When evaluating an ad injection strategy, track these metrics:

| Metric              | What It Tells You                                        |
|---------------------|----------------------------------------------------------|
| Ad load rate        | Percentage of sessions that see at least one ad          |
| Impression yield    | Impressions per 100 organic views                        |
| Viewability rate    | Percentage of served ads that meet viewability threshold |
| Session time delta  | Change in session duration with ads vs without           |
| Scroll-through rate | How often users scroll past ads without viewing          |
| Revenue per session | Direct monetization efficiency                           |
| D7 retention delta  | Long-term impact on user retention                       |

The most important metric is the retention delta. Short-term revenue gains that cost you users are never worth it.

Lessons Learned

Start conservative. It's easier to increase ad density than to recover users lost to ad fatigue. Launch with lower caps and gradually increase.
Instrument everything. Every ad impression (or missed impression) should generate analytics events. You can't optimize what you can't measure.
Respect the scroll. Users in a fast-scroll state are telling you they haven't found what they want yet. Interrupting that search with an ad is the worst possible timing.
Think in sessions, not impressions.
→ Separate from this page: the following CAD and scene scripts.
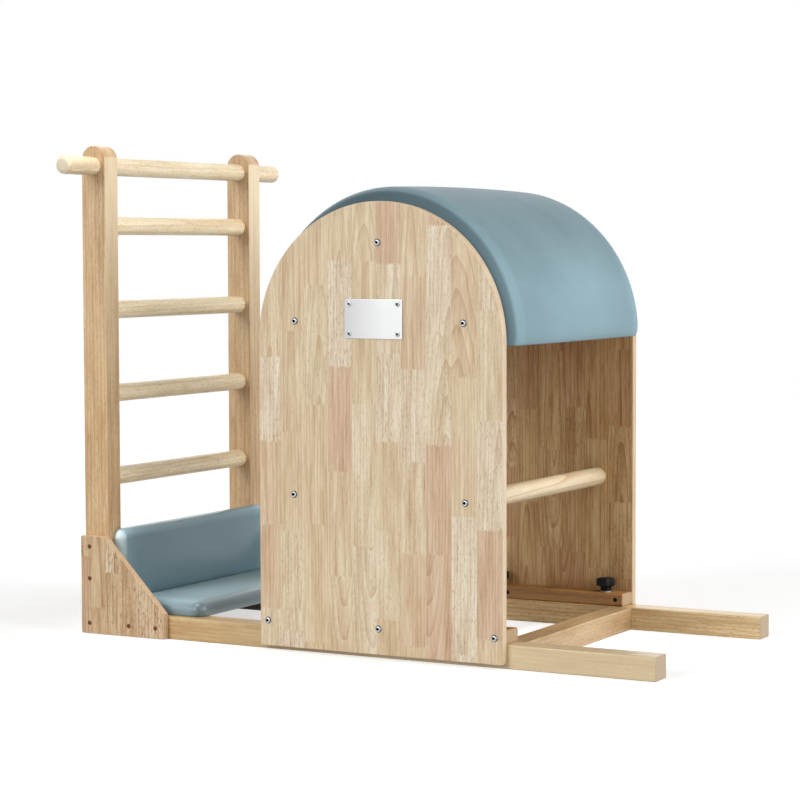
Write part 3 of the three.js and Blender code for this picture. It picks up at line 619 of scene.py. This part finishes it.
def drawn_outline(length, depth, corner, draw, steps=28):
    """A rounded rectangle whose sides curve in towards their middles by half a sine wave."""
    points, normals = rounded(rectangle((-length / 2, -depth / 2), (length / 2, depth / 2)), corner, 9, 0)
    points, normals = points.reshape(4, -1, 2), normals.reshape(4, -1, 2)
    share = np.linspace(0, 1, steps + 2)[1:-1, None]
    start, end = points[:, -1:], np.roll(points, -1, 0)[:, :1]
    sides = start + (end - start) * share - draw * np.sin(np.pi * share) * normals[:, -1:]
    return np.concatenate([points[:, 1:-1], sides], 1).reshape(-1, 2)


def cushion(length, depth, thickness, board):
    """Rings of a boxed cushion from its board up: down round the board and out over the cover's wrapped
    edge, up its side, round a quarter circle, and over a crown that rises as one minus the square of the
    share left to the middle. board is how thick the board is."""
    tuck = cushion_roll / 4
    side = thickness - cushion_crown - cushion_roll
    down = np.linspace(0, np.pi / 2, 4)
    turn = np.linspace(0, np.pi / 2, 11)
    share = np.linspace(0, 0.94, 12)[1:]
    flat = depth / 2 - cushion_roll
    inset = np.concatenate([[cover_wrap, cover_wrap], tuck * (1 - np.sin(down)),
                            cushion_roll * (1 - np.cos(turn)), cushion_roll + flat * share])
    height = np.concatenate([[board - 0.5 * mm, -cover_thickness], tuck * (1 - np.cos(down)) - cover_thickness,
                             side + cushion_roll * np.sin(turn),
                             side + cushion_roll + cushion_crown * (1 - (1 - share) ** 2)])
    draw = np.concatenate([[0, 0], cushion_draw * np.sin(down) / 2, cushion_draw * np.ones(len(turn)),
                           cushion_draw * (1 - share)])
    rings = []
    for step_in, level, drawn in zip(inset, height, draw):
        corner = max(cushion_corner - step_in, cushion_corner / 5)
        outline = drawn_outline(length - 2 * step_in, depth - 2 * step_in, corner, drawn)
        rings.append(np.column_stack([outline, np.full(len(outline), level)]))
    return np.array(rings)


for name, leather, order in (("seat", seat_leather, [1, 0, 2]), ("back", back_leather, [2, 0, 1])):
    low, high, middle = cad_box(name + "_cushion")
    board_low, board_high, _ = cad_box(name + "_board")
    depth_axis, up_axis = order.index(1), order.index(2)
    size, foot = high - low, middle.copy()
    foot[up_axis] = low[up_axis]
    rings = cushion(size[1], size[depth_axis], size[up_axis], (board_high - board_low)[up_axis])
    pad = piece(name + "_pad_covered", "base", leather, [skin(rings[..., order] + foot)],
                [name + "_cushion"], sharp=80)


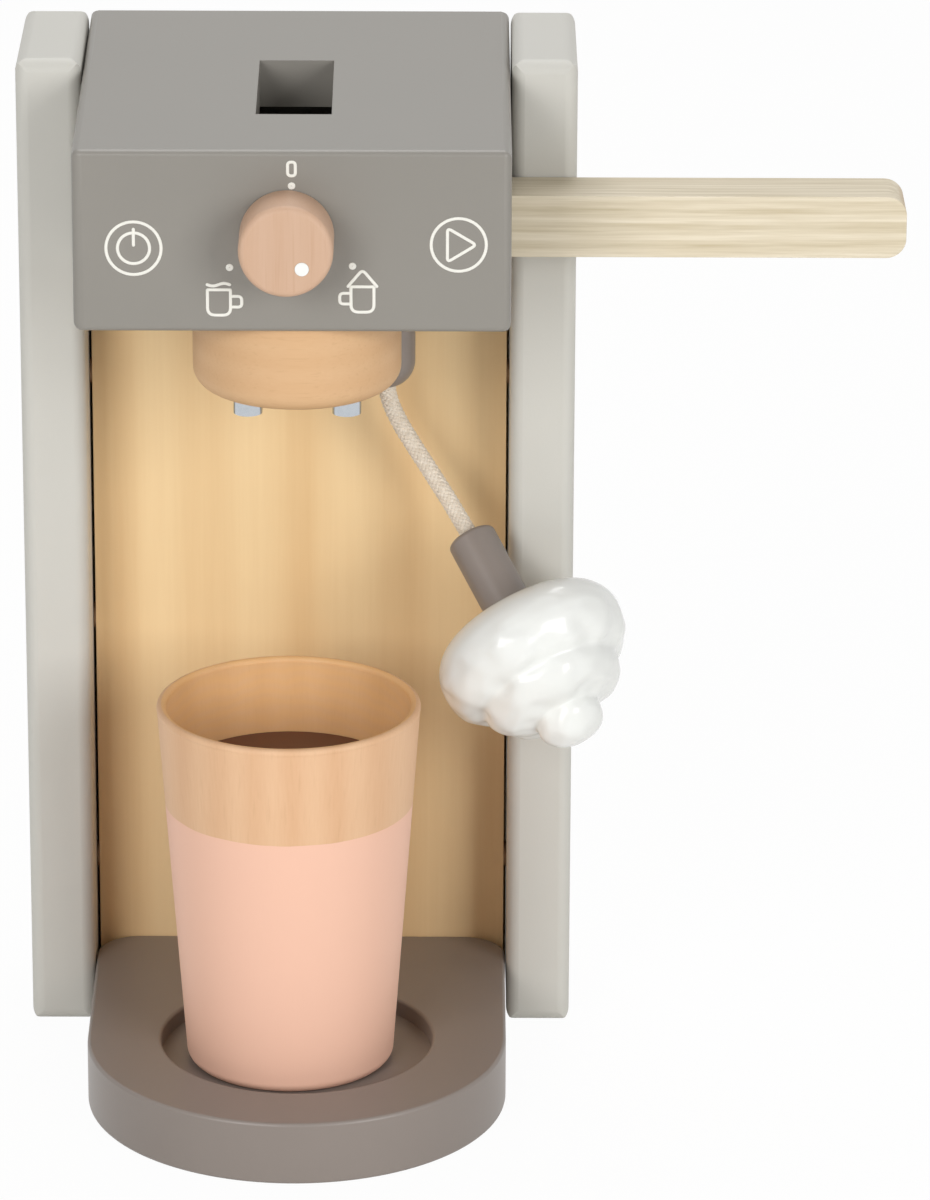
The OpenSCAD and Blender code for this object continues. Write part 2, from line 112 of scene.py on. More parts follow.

A session where the user sees 3 well-timed ads and watches for 20 minutes is worth more than a session where they see 8 ads and leave after 5 minutes.
Build for experimentation from day one. The optimal injection strategy varies by market, user segment, and content type. You need the infrastructure to test continuously.

Monetization engineering is a discipline where the technical challenge is matched by the product sensitivity. The best systems are the ones users never notice - they just enjoy the content, and the business metrics take care of themselves.